10 years ago I worked together with my cofounder on a start-up in the business intelligence space. We wanted to provide vacation rental data to vacation rental homeowners, help them set prices, decide whether to build a pool and the like.
The idea was to scrape the big portals like Airbnb, booking.com, etc. on a regular basis to get loads and loads of data. Then we would combine that into information with correlations and possibly even some kind of tips & hints based on your specific vacation rental home offering.
After a couple of months, we had a first set of data ready, and then we had a fundamental debate. Should we provide this data in forms of a “data product” just as it is? Like huge lists of average prices in specific regions and so on? Do one small increment? Or should we continue to work, transform the data into correlations, tips & hints and then provide that to the end-users as our “first increment”?
I remember me arguing for the quick and first increment.

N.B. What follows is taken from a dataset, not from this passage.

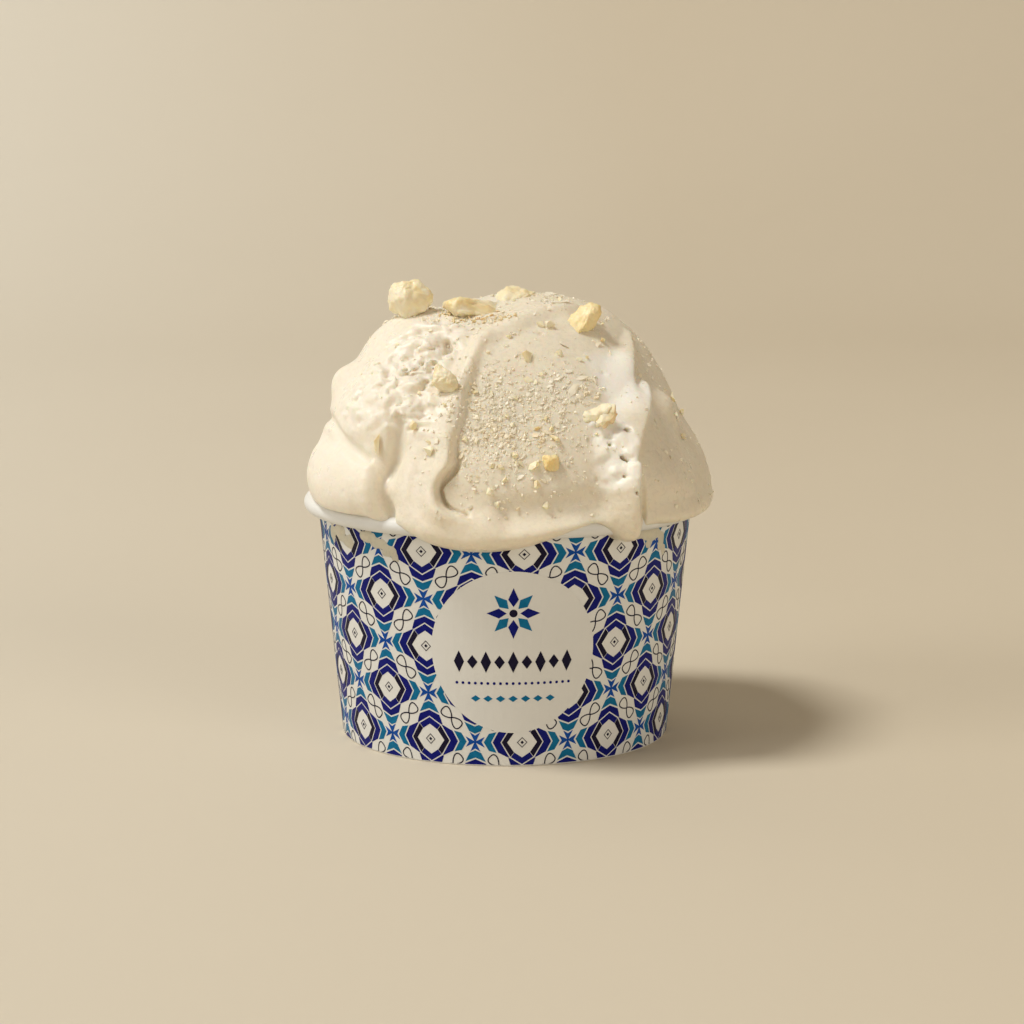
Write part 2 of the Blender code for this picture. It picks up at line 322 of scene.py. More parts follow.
def paper_material(name, colour, roughness, fibre=0.35):
    """Coated board: a faint fibre grain across a nearly even tone."""
    material, tree, shader = base_material(name, colour, roughness)
    place = object_coordinates(tree, (1, 1, 2.6))
    grain = noise_texture(tree, place, 1500.0, 5.0, 0.7)
    broad = noise_texture(tree, place, 60.0, 3.0)
    tone = ramp(tree, broad, [(0.3, scaled(colour, 0.975)), (0.7, colour)])
    tree.links.new(tone, shader.inputs["Base Color"])
    vary_roughness(tree, shader, grain, (0.3, roughness - 0.06), (0.7, roughness + 0.06))
    bump(tree, shader, grain, fibre, 0.00005)
    return material


def ink_material(name, colour):
    """Flat printing ink: the tone thins a little where the paper's grain shows through."""
    material, tree, shader = base_material(name, colour, 0.45)
    shader.inputs["Specular IOR Level"].default_value = 0.10
    place = object_coordinates(tree)
    cover = noise_texture(tree, place, 700.0, 4.0, 0.6)
    lighter = tuple(c * 1.25 + 0.004 for c in colour)
    tone = ramp(tree, cover, [(0.38, colour), (0.68, lighter)])
    tree.links.new(tone, shader.inputs["Base Color"])
    vary_roughness(tree, shader, cover, (0.3, 0.36), (0.7, 0.46))
    bump(tree, shader, noise_texture(tree, place, 1500.0, 4.0), 0.25, 0.00004)
    return material


# ---- gelato: the heap as a distance field

CENTRE = np.array([0.0, 0.0, 56.0])   # azimuths and elevations are taken about this point
HEART = ((0.5, 0.5, 57.0), (46.0, 47.0, 44.5))
BULGES = [
    ((7.0, 3.0, 81.0), (31.0, 26.5, 22.5), 6.0),
    ((28.0, -6.0, 62.0), (19.5, 28.0, 14.0), 8.0),
]
SCRAPES = [
    ((0.83, -0.22, 0.53), (36.0, -7.8, 83.9), 5.0),
    ((0.04, -0.83, 0.56), (5.0, -36.5, 80.0), 3.0),
    ((-0.35, 0.74, 0.57), (-14.0, 33.0, 82.0), 4.0),
]
HEAPS = [
    ((-21.0, -12.0, 75.6), (19.4, 26.0, 17.2), 4.0),
    ((-19.0, -4.0, 86.5), (14.6, 19.5, 14.0), 5.0),
    ((-26.0, -9.0, 62.4), (20.0, 30.5, 15.2), 1.0),
    ((16.0, 24.0, 70.0), (22.0, 19.5, 18.0), 3.0),
]
FOLDS = {      # blend, then azimuth, elevation, height and radius along each fold
    "tongue": (2.4, [
        (-10, 61, 0.3, 1.8), (-14, 54, 0.3, 2.4), (-18.5, 47, 0.2, 2.8), (-20.5, 40.5, 0.1, 3.0),
        (-22, 34, 0.1, 3.2), (-23.5, 27, 0.3, 3.5), (-25, 20, 0.9, 3.9), (-27.5, 13.5, 1.5, 4.2),
        (-27, 7, 2.0, 4.4), (-20.5, 0, 2.7, 5.0),
    ]),
    "front_roll": (3.5, [
        (-30, -1, 1.0, 4.0), (-20, -1.6, 2.4, 4.8), (-9, -2.4, 3.2, 5.0), (1, -2, 3.2, 4.8),
        (12, -1, 3.0, 4.4), (25, 0.5, 2.2, 4.2), (37, -0.5, 1.8, 4.0),
    ]),
    "right_drip": (1.4, [
        (37, 11, 0.8, 2.6), (36.5, 6, 1.8, 3.0), (36, 1, 2.8, 3.4), (35.8, -3.5, 3.4, 3.4),
    ]),
    "left_fold": (2.0, [
        (-41, 19, 0.4, 1.6), (-39.5, 11, 1.4, 2.0), (-38, 4, 1.2, 2.2), (-36, 0, 0.8, 2.2),
    ]),
    "curl": (1.2, [
        (-24, 57, 0.8, 1.2), (-27, 61.5, 1.0, 1.3), (-34, 62, 1.0, 1.3), (-39, 57, 0.9, 1.3),
        (-38, 50, 0.8, 1.4), (-33, 45.5, 0.6, 1.4),
    ]),
    "right_roll": (2.5, [
        (46, -1, 1.2, 3.0), (54, -0.5, 2.0, 3.2), (66, 0.5, 1.6, 3.0), (78, 1.5, 0.6, 2.6),
    ]),
    "crest": (2.5, [
        (-14, 60, 0.5, 2.0), (-1, 65, 0.9, 2.2), (14, 69, 0.9, 2.2), (36, 71.5, 0.8, 2.0),
        (66, 70, 0.5, 1.8),
    ]),
    "back_sweep": (3.0, [
        (-150, 66, 0.8, 2.6), (-172, 44, 2.2, 4.0), (172, 24, 2.8, 4.6), (160, 8, 2.4, 4.6),
    ]),
    "side_sweep": (2.5, [
        (-108, 60, 0.6, 2.2), (-124, 42, 1.6, 3.2), (-130, 22, 2.0, 4.0), (-126, 5, 1.4, 4.0),
    ]),
    "back_roll": (4.0, [
        (185, -1, 1.4, 4.0), (205, -2, 2.2, 4.6), (228, 0, 1.2, 4.0),
    ]),
}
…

And now I am pretty sure I was wrong. Just providing the data might be a smaller increment, but we would’ve will very likely be able to come up with an MVP that would’ve used less data, non-automated data, but already contained correlations, hints & tips that would’ve enabled people to make decisions.
The problem? Cutting increments as parts of the datacisions cycle will divert you from your actual goal.
The solution? Cutting increments as hole “slices of the cycle” going all the way into the decision.
3. Stop to Focus, Start to See the Alternative
Let’s take a look at Bob. Bob manages an internal data team. Alan is from the operations department and asks Bob to create “a regular list of all orders which aren’t shipped yet with lots of extra information”.
Bob asks Alan why he needs that. “Oh, it’s to call up the suppliers and get them to ship stuff. If things don’t arrive, it’s becoming really expensive for us.”
Sounds like a good thing right? Since Bobs’ team needs to pull in some new data, he estimates it will take a week to complete this…
Until Bob asks the right question “Wait, but right now you’re doing nothing at all to stop that?”
“Oh yes we do,” Alan replies, “but our intern is doing that in excel, and you’d save him like 4 hours each week if you automate that”.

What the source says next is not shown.